Now, when the strictly animal man, be it in a primitive condition, or in civilized life, begins to wonder at the mystery of life and to speculate on the possible causes of the phenomena which he sees, he has burst the shell of his physical zodiac and world and extended his mind from the physical to the psychic world; then the development of his psychic man begins. This is shown in our symbol. It is marked by aries (♈︎) of the physical man in his zodiac, which is on the plane of cancer–capricorn (♋︎♑︎) of the psychic man, and leo–sagittary (♌︎♐︎), life–thought, of the mental man. Acting from the sign capricorn (♑︎), which is the limit of the physical man, he rises upward in the zodiac in the psychic world and passes through the phases and signs of aquarius (♒︎), soul, pisces (♓︎), will, to aries (♈︎), consciousness, in the psychic man, which is on the plane of cancer–capricorn (♋︎♑︎), breath–individuality, of the mental man and leo–sagittary (♌︎♐︎), life–thought, of the spiritual zodiac. The psychic man may develop, therefore, within and about the physical body and may, by his thought and action, furnish the material and lay the plans for its continued development, which begins at the sign capricorn (♑︎) of the mental zodiac and extends upward through the signs aquarius, soul, pisces, will, to aries (♈︎), of the mental man and his zodiac. He is now on the plane cancer–capricorn (♋︎♑︎), breath–individuality, of the spiritual zodiac, which is also the plane leo–sagittary (♌︎♐︎), life–thought, of the absolute zodiac.
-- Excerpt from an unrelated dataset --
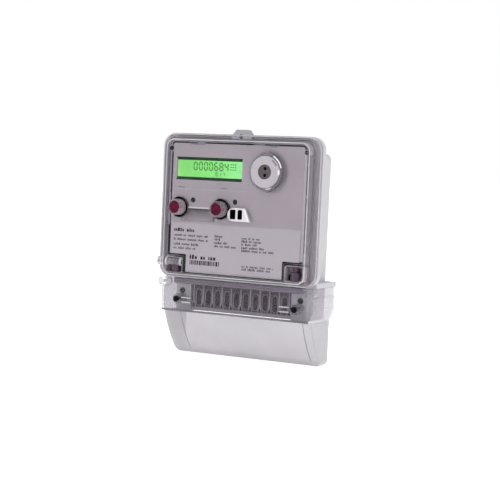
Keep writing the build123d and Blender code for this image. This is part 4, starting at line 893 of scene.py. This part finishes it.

It is possible for one, when he has developed his mind to the mental zodiac, to mentally perceive the life and thought of the world. This is the limit and boundary line of the man of science. He may rise by his intellectual development to the plane of the thought of the world, which is the individuality of the mental man, and speculate about the breath and life of the same plane. If, however, the mental man should not restrict himself by his thoughts to the strictly mental zodiac, but should endeavor to rise above it, he would begin at the limit of the plane and sign from which he functions, which is the capricorn (♑︎) of his spiritual zodiac, and rise through the signs aquarius (♒︎), soul, pisces (♓︎), will, to aries (♈︎), consciousness, which is the full development of the spiritual man in his spiritual zodiac, which extends and is bounded by the plane cancer–capricorn (♋︎♑︎) breath–individuality, of the absolute zodiac. This is the height of attainment and development of the mind through the physical body. When this is reached, individual immortality is an established fact and reality; never again, under any circumstance or condition, will the mind, who has thus attained, ever cease to be continuously conscious.

(To be continued)

In the last editorial on “Sleep,” the words “involuntary muscles and nerves” were inadvertently used. The muscles employed during waking and sleeping are the same, but during sleep the impulses causing the movements of the body are primarily due to the sympathetic nervous system, while in the waking state the impulses are solely carried by way of the cerebro-spinal nervous system. This idea holds good through the whole editorial “Sleep.”